Nov 18, 2013

No monitoring of meat shops in Coimbatore

The Corporation does not have the required number of veterinary officers

Next time you buy meat, please try looking for the seal certifying it to be safe.
The chances are that you may not find any. This may be because the meat stall owner has not have slaughtered the animal at the Coimbatore Corporation’s abattoir or because there was no veterinary officer to certify the meat.
According to sources, the Corporation does not have the required number of veterinary officers to ensure that only healthy, adult animals are slaughtered. Nor does it have the necessary number of slaughter houses.
To put things in perspective, the Corporation needs nine veterinarians to monitor the slaughter houses and stalls because the number of animals slaughtered is high - around 38,000 cows and around 1,50,000 goats every year.
Each veterinarian is permitted to certify not more than 96 animals a day. But there are none.
The Corporation was asked way back in 2011 to appoint at least on contract basis nine veterinary doctors and a veterinary officer to supervise the doctors to ensure that the meat available to the city’s residents were safe. But the civic body has not yet responded to the demand.
As for the number of abattoirs, the Corporation needs nine. It has five on paper with only two functioning in reality.
The two that function are the ones on Sathyamangalam Road and in Ukkadam. The former is for slaughtering cows and the latter for goats.
The three that do not function are in Singanallur, Sowripalayam and Podanur.
The absence of sufficient number of veterinary officers and abattoirs means that there is laxity in implementation of rules.
As a consequence, the city’s residents are not able to ascertain the quality of the meat they are buying, the sources say.
As for pork, everything sold in the city is uncertified because there is no abattoir for slaughtering pigs - the Corporation has none.
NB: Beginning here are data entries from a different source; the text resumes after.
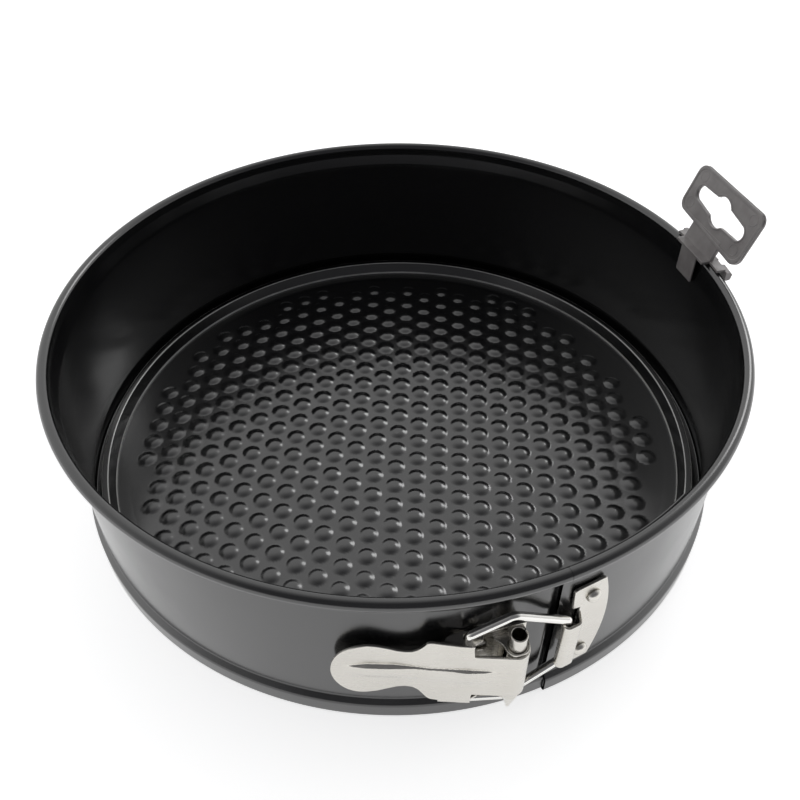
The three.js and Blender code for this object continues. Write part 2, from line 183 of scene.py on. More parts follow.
def coated_steel(name, edges=()):
    material, shader = new_material(name, (0.004, 0.004, 0.0045), 0, 0.2, 1.85)
    grain = noise(material, 900, 2)
    tint(material, shader, noise(material, 60), (0.0035, 0.0037, 0.0042), (0.006, 0.006, 0.0062))
    rough = spread_value(material, noise(material, 45, 4), 0.17, 0.24)
    material.node_tree.links.new(rough, shader.inputs["Roughness"])
    bump(material, shader, grain, 0.0000025)
    if edges:
        painted_edge_highlights(material, shader, edges)
    return material


def nickel(name, low, high, rough_low, rough_high, stretch):
    material, shader = new_material(name, high, 1, rough_low)
    lines = noise(material, 420, 3, stretch)
    tint(material, shader, noise(material, 70), low, high)
    rough = spread_value(material, lines, rough_low, rough_high)
    material.node_tree.links.new(rough, shader.inputs["Roughness"])
    bump(material, shader, lines, 0.0000008)
    return material


def moulded_plastic():
    material, shader = new_material("hanger_plastic", (0.19, 0.18, 0.178), 0, 0.42)
    tint(material, shader, noise(material, 130, 4), (0.13, 0.115, 0.118), (0.36, 0.345, 0.335))
    rough = spread_value(material, noise(material, 220, 3), 0.32, 0.5)
    material.node_tree.links.new(rough, shader.inputs["Roughness"])
    bump(material, shader, noise(material, 500, 4), 0.00006)
    return material


COATED = coated_steel("nonstick_steel")
# Radius and half width of each painted highlight ring on the step edges.
BASE_HIGHLIGHT_RINGS = ((117.8, 0.18), (120.3, 0.2), (BASE_R - 0.4, 0.24))
COATED_BASE = coated_steel("nonstick_steel_base", BASE_HIGHLIGHT_RINGS)
SHEET_NICKEL = nickel(
    "nickel_steel", (0.61, 0.588, 0.54), (0.71, 0.69, 0.645), 0.23, 0.29, (0.25, 0.25, 1.2)
)
WIRE_NICKEL = nickel("nickel_wire", (0.74, 0.73, 0.7), (0.86, 0.85, 0.82), 0.1, 0.2, (0.3, 0.3, 0.3))
PLASTIC = moulded_plastic()


# ---- Mesh tools ----
class Shell:
    """Vertices, faces and a normal for each face corner, gathered from grids and caps."""

    def __init__(self):
        self.points, self.faces, self.normals, self.count = [], [], [], 0
        self.caps = []

    def add_points(self, points):
        points = np.asarray(points, float).reshape(-1, 3)
        first = self.count
        self.points.append(points)
        self.count += len(points)
        return first

    def grid(self, points, normals, wrap_u=False, wrap_v=False):
        """Faces between the neighbours of points[u, v]; gives back the grid of vertex indices."""
        nu, nv = points.shape[:2]
        index = self.add_points(points) + np.arange(nu * nv).reshape(nu, nv)
        flat = normals.reshape(-1, 3)
        first = index[0, 0]
        us = range(nu if wrap_u else nu - 1)
        vs = range(nv if wrap_v else nv - 1)
        for u in us:
            for v in vs:
                u1, v1 = (u + 1) % nu, (v + 1) % nv
                face = (index[u, v], index[u1, v], index[u1, v1], index[u, v1])
                self.faces.append([int(i) for i in face])
                self.normals.extend(flat[i - first] for i in face)
        return index

    def cap(self, loop, normal):
        """One flat face on a loop of vertices, with sharp edges."""
        self.caps.append(len(self.faces))
        self.faces.append([int(i) for i in loop])
        self.normals.extend([normal] * len(loop))

    def build(self, name, material, matrix=None):
        points = np.concatenate(self.points) * MM
        normals = np.array(self.normals, float)
        if matrix is not None:
            m = np.array(matrix)
            points = (points / MM @ m[:3, :3].T + m[:3, 3]) * MM
            normals = normals @ m[:3, :3].T
        normals /= np.maximum(np.linalg.norm(normals, axis=1, keepdims=True), FINE)
        mesh = bpy.data.meshes.new(name)
        mesh.from_pydata(points.tolist(), [], self.faces)
        mesh.polygons.foreach_set("use_smooth", [True] * len(mesh.polygons))
        mesh.update()
        for face in self.caps:
            for corner in mesh.polygons[face].loop_indices:
                mesh.edges[mesh.loops[corner].edge_index].use_edge_sharp = True
        mesh.normals_split_custom_set(normals.tolist())
        mesh.materials.append(material)
        made = bpy.data.objects.new(name, mesh)
        bpy.context.scene.collection.objects.link(made)
        return made


def grid_normals(points, wrap_u, wrap_v):
    """Normals of a grid from its neighbours; outwards is du x dv."""

    def step(axis, wrap):
        if wrap:
            return np.roll(points, -1, axis) - np.roll(points, 1, axis)
        return np.gradient(points, axis=axis)

    normal = np.cross(step(0, wrap_u), step(1, wrap_v))
    return normal / np.maximum(np.linalg.norm(normal, axis=2, keepdims=True), FINE)


def rounded_path(corners, radii, steps=6):
    """A polyline with its inner corners rounded."""
    corners = [np.array(c, float) for c in corners]
    path = [corners[0]]
    for i in range(1, len(corners) - 1):
        before, at, after = corners[i - 1 : i + 2]
        into = (before - at) / np.linalg.norm(before - at)
        out = (after - at) / np.linalg.norm(after - at)
        half = math.acos(max(-1.0, min(1.0, float(into @ out)))) / 2
        radius = radii[i - 1]
        reach = radius / math.tan(half)
        centre = at + (into + out) / np.linalg.norm(into + out) * radius / math.sin(half)
        a, b = at + into * reach - centre, at + out * reach - centre
        for k in range(steps + 1):
            t = k / steps
            p = a * (1 - t) + b * t
            path.append(centre + p / np.linalg.norm(p) * radius)
    path.append(corners[-1])
    return np.array(path)


def densify(path, longest):
    """The path with points added, so that no step is longer than the given length."""
    out = [path[0]]
    for a, b in zip(path[:-1], path[1:]):
        n = max(1, math.ceil(np.linalg.norm(b - a) / longest))
        out.extend(a + (b - a) * k / n for k in range(1, n + 1))
    return np.array(out)


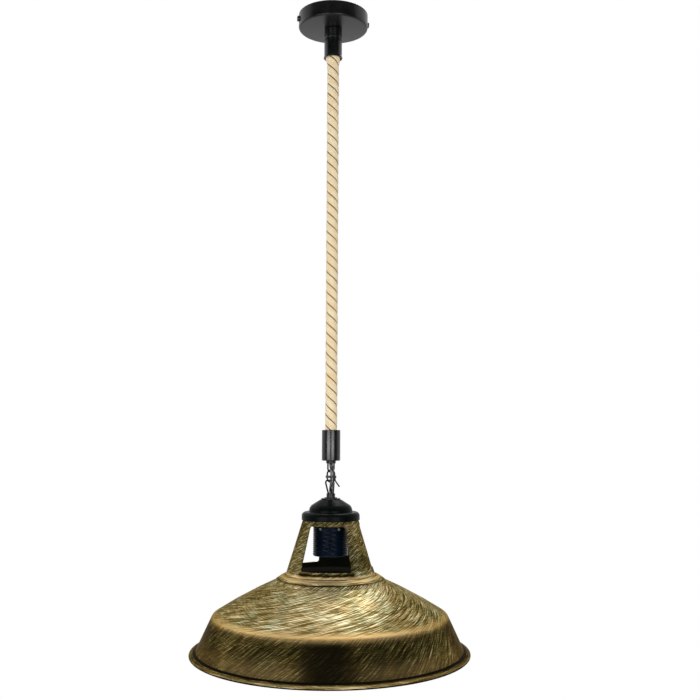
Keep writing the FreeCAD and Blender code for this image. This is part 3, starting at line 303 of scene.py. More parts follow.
def plain_finish(name, dark, light, grain, roughness, stretch=(1, 1, 1), spread=(0.3, 0.7), **sockets):
    """A finish of one colour that drifts a little with a grain of a size in mm, for small pieces of
    metal, plastic and ceramic."""
    material, tree, shader = new_material(name, **sockets)
    where = add(tree, "ShaderNodeTexCoord")
    lay = add(tree, "ShaderNodeMapping", {"Vector": (where, "Object"), "Scale": stretch})
    noise = add(tree, "ShaderNodeTexNoise", {"Vector": (lay, "Vector"), "Scale": per_mm(grain),
                                             "Detail": 4.0})
    tone = add(tree, "ShaderNodeValToRGB", {"Fac": (noise, "Fac")}, [(spread[0], dark), (spread[1], light)])
    gloss = add(tree, "ShaderNodeMapRange", {"Value": (noise, "Fac"), "To Min": roughness * 0.8,
                                             "To Max": roughness * 1.25})
    bump = add(tree, "ShaderNodeBump", {"Height": (noise, "Fac"), "Strength": 0.2, "Distance": 0.03 * MM})
    feed(shader, {"Base Color": (tone, "Color"), "Roughness": (gloss, "Result"), "Normal": (bump, "Normal")})
    return material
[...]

But rules clearly specify what the Corporation should do in slaughter houses and what the meat stall owners should do.
Sources in the Corporation say that the civic body would have to first write to the State Government to seek creation of veterinary officers’ post. Only then it could appoint persons to those posts.
There was consultations going on with the office of the Commissioner for Municipal Administration in this regard and soon a decision would be taken.
‘Residents are not able to ascertain the quality of the meat they are buying’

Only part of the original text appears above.